Hearing God's call is a fascinating topic to me. Maybe it's because I've wrestled with it pretty much since I was saved. Maybe it's because so often I feel like I still don't get it. Maybe it's because I think that slowly, by His grace, I'm starting to see it. We don't get the whole picture at once; instead God gives us a glimpse, a word, a desire and tells us to begin in faith. Did Joshua know what was ahead when God made him the leader of Israel during the conquest? Could Peter have imagined what would happen with him when he met Jesus of Nazareth? I want to know more of the picture while God is telling me to start and He'll reveal it in His timing.
This week I received a very encouraging letter from someone else as well. He wrote, "You need a faithful prayer-group. They will support you but you must be willing to go out without any support." Am I that dedicated to the call of Christ? Am I that sure of the call? And if I were to do that, would it be following God's call or doing it of my own accord, trying to push my way through? Would I be trying to make my will the same thing as God's will rather than submitting directly to His perfect will?
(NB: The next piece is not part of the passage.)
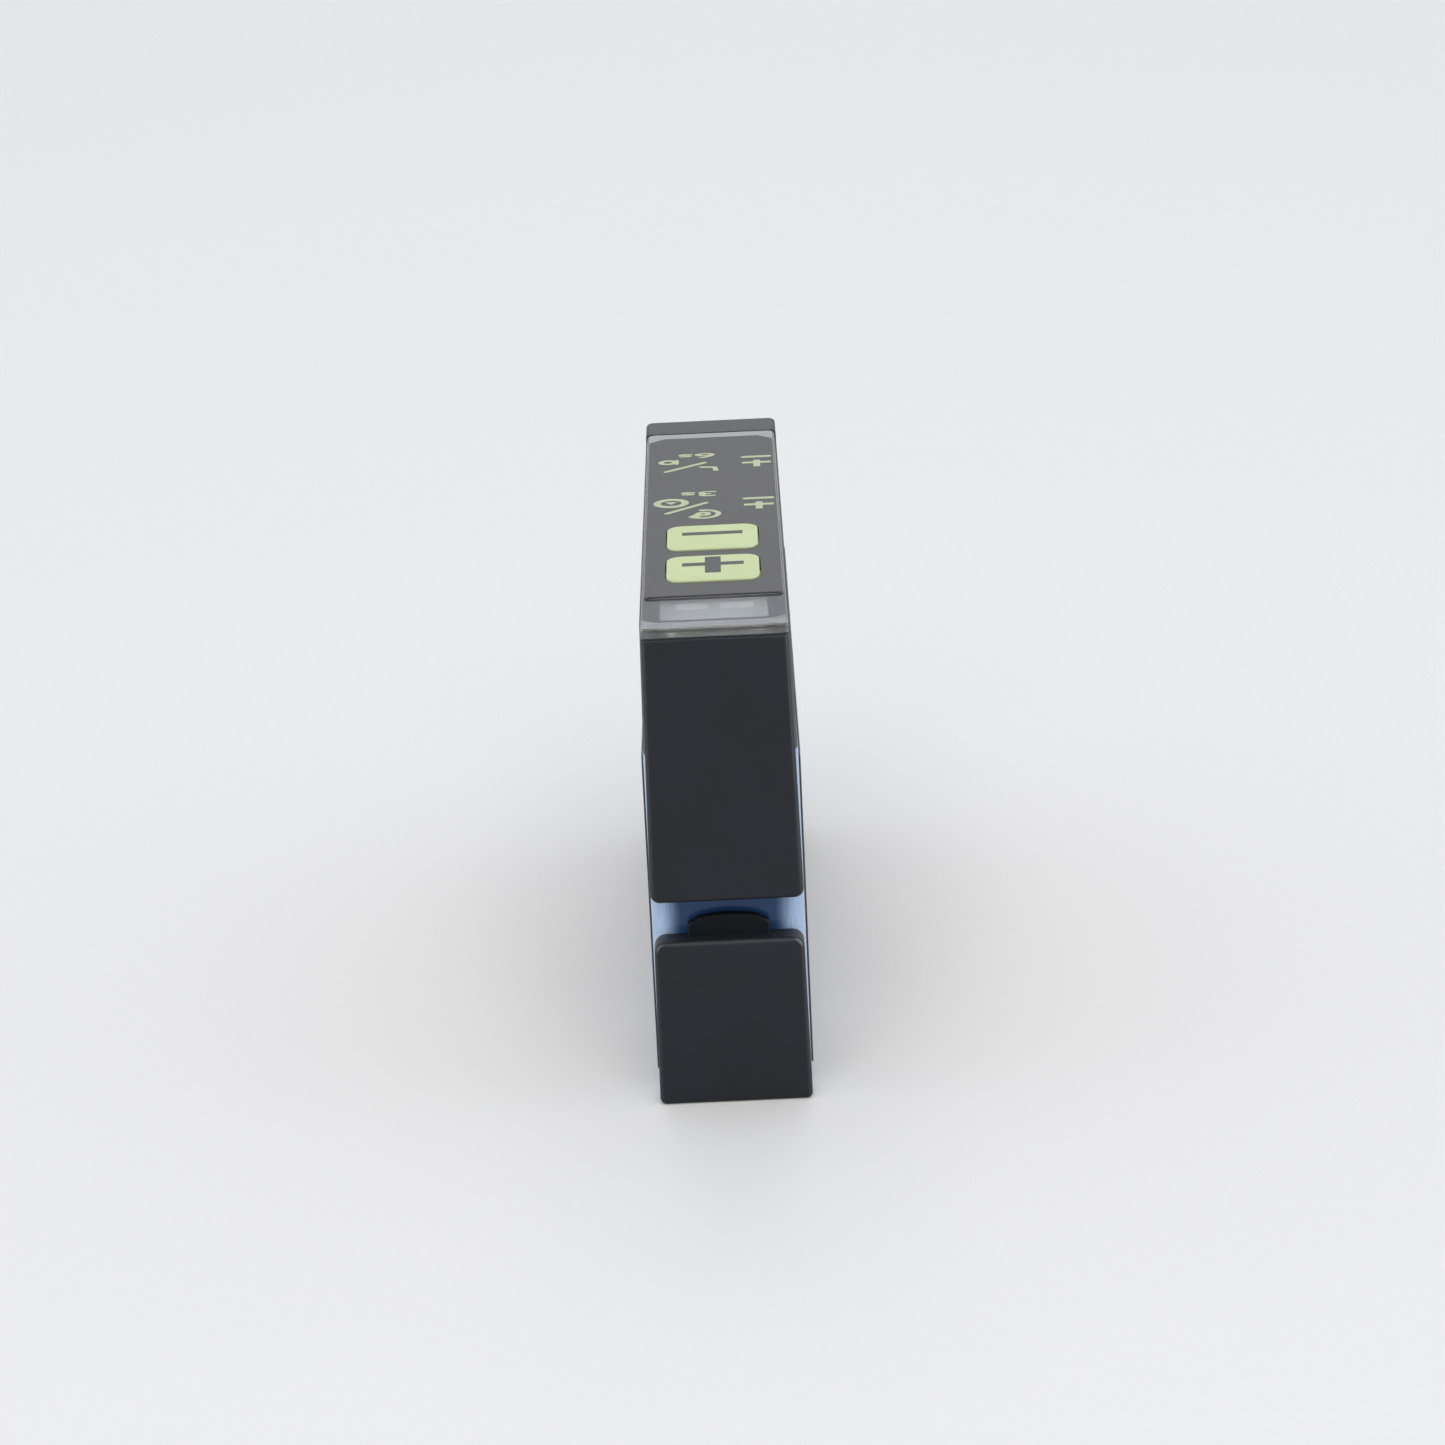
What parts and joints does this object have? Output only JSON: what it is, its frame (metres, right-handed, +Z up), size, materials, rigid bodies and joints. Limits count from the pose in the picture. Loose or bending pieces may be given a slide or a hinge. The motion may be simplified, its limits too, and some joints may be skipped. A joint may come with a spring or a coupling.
{
  "type": "photoelectric sensor",
  "caption": "Slim upright photoelectric sensor with dark front covers, blue housing, black cap, two-key teach panel and a rear round plug.",
  "frame": {"origin": "middle of the bounding box footprint, on the surface the sensor stands on", "axes": "+X across the narrow width to the right as seen from the optical front, +Y from the optical front to the plug, +Z up"},
  "size_m": [0.0126, 0.078, 0.0404],
  "materials": {
    "blue_plastic": "glossy moulded",
    "black_plastic": "fine moulded grain",
    "dark_window": "satin moulded daylight filter",
    "clear_plastic": "clear moulded plate",
    "foil": "fine textured printed foil",
    "lime_key": "printed, fine texture",
    "label": "satin film",
    "rubber": "matte",
    "board": "solder mask",
    "chip": "moulded epoxy",
    "lens": "polished",
    "white_plastic": "moulded",
    "light_guide": "frosted clear",
    "green_light": "moulded lens",
    "yellow_light": "moulded lens",
    "ribbon": "satin film",
    "capacitor": "drawn can",
    "steel": "turned",
    "nickel": "nickel plated brass, satin",
    "gold": "gold plated"
  },
  "bodies": {
    "sensor": {"housing": "blue_plastic", "mounting_bush_front": "steel", "mounting_bush_rear": "steel", "side_label_left": "label", "side_label_right": "label", "top_cap": "black_plastic", "cap_gasket": "rubber", "sender_cover": "dark_window", "receiver_cover": "dark_window", "sender_gasket": "rubber", "sender_lens": "lens", "sender_tube": "black_plastic", "receiver_gasket": "rubber", "receiver_lens": "lens", "receiver_tube": "black_plastic", "sender_led": "lens", "receiver_diode": "chip", "light_barrier": "black_plastic", "optics_board": "board", "main_board": "board", "controller_chip": "chip", "receiver_chip": "chip", "driver_chip": "chip", "coil": "chip", "board_header": "white_plastic", "capacitor_supply": "capacitor", "capacitor_output": "capacitor", "keypad_board": "board", "ribbon": "ribbon", "status_led_green": "green_light", "light_guide_green": "light_guide", "status_led_yellow": "yellow_light", "light_guide_yellow": "light_guide", "light_mask": "foil", "cover_plate": "clear_plastic", "keypad_foil": "foil", "switch_plus": "chip", "switch_minus": "chip", "connector_shell": "nickel", "connector_seal": "rubber", "connector_nut": "nickel", "connector_insert": "black_plastic", "connector_pin_1": "gold", "connector_pin_2": "gold", "connector_pin_3": "gold", "connector_pin_4": "gold"},
    "key_plus": {"key_plus": "lime_key", "switch_button_plus": "white_plastic"},
    "key_minus": {"key_minus": "lime_key", "switch_button_minus": "white_plastic"}
  },
  "joints": [
    {"name": "key_plus_press", "type": "slide", "parent": "sensor", "child": "key_plus", "axis": [0, 0, -1], "range_m": [0, 0.0003], "stiffness_N_per_m": 3000},
    {"name": "key_minus_press", "type": "slide", "parent": "sensor", "child": "key_minus", "axis": [0, 0, -1], "range_m": [0, 0.0003], "stiffness_N_per_m": 3000}
  ]
}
Even when it comes to working for God, we can do it for the wrong reasons. Am I doing it or is God doing it through me (or however else He sees fit, for the matter)? Am I building God's kingdom or my own? Who is it really about - God or myself? I confess that I fail a lot. I say that I'm letting go and giving God control, but then I reach for that last grasp of control and hold onto it for dear life. It's not about me or what I do. It's all about the Lord. I have relied on my own strength, on human means to accomplish things, but that isn't His desire. Lord, I repent and seek Your forgiveness. Father, please forgive me for these acts of selfish pride. Oh Lord, show me a better way. Show us a better way!